Studio album by John Zorn
- Released: November 25, 2008
- Length: 44:22
- Label: Tzadik TZ 7372
- Producer: John Zorn

John Zorn chronology
| Filmworks XXII: The Last Supper (2008) | The Crucible (2008) | Filmworks XXIII: El General (2008) |

Moonchild chronology
| Six Litanies for Heliogabalus (2007) | The Crucible (2008) | Ipsissimus (2010) |

= The Crucible (John Zorn album) =

The Crucible is an album by John Zorn. It is the fourth album to feature the "Moonchild Trio" of Mike Patton, Joey Baron and Trevor Dunn, following Moonchild: Songs Without Words (2005), Astronome (2006) and Six Litanies for Heliogabalus (2007).
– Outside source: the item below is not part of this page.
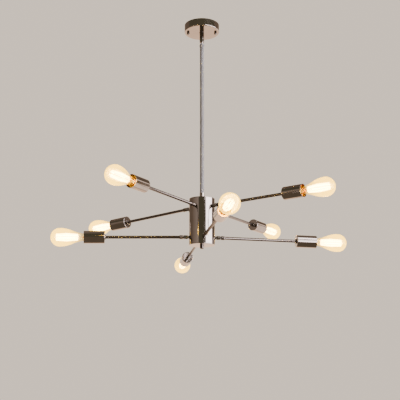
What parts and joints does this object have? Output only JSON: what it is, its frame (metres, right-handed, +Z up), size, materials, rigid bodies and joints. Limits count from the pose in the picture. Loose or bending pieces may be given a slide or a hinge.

It also features Marc Ribot on guitar and Zorn on alto saxophone.

==Reception==

Allmusic called it "a mad mélange of modern classical music, doom-laden metal, power chord-driven rock, and freely improvised jazz." All About Jazz reviewer Mark Corroto noted "The exchanges are crisp and the musicianship (no surprise here) is top rate. The band displays a gentle beauty in the excess that is this music." Consequence of Sound stated "No matter how far Zorn experiments out into the ether, he always keeps grounded in the same place. And that place is always breathtaking, full of weird wonderment, amazing power and lithe musicianship."

Professional ratings
Review scores
| Source | Rating |
| Allmusic | Star |
| Consequence of Sound | Star |

== Track listing ==
All compositions by John Zorn
1. "Almadel" – 7:10
2. "Shapeshifting" – 3:19
3. "Maleficia" – 8:13
4. "9x9" – 5:37
5. "Hobgoblin" – 2:54
6. "Incubi" – 7:44
7. "Witchfinder" – 3:44
8. "The Initiate" – 5:41

== Personnel ==
- Mike Patton – voice
- John Zorn – alto saxophone
- Trevor Dunn – bass
- Joey Baron – drums
- Marc Ribot – guitar (track 4)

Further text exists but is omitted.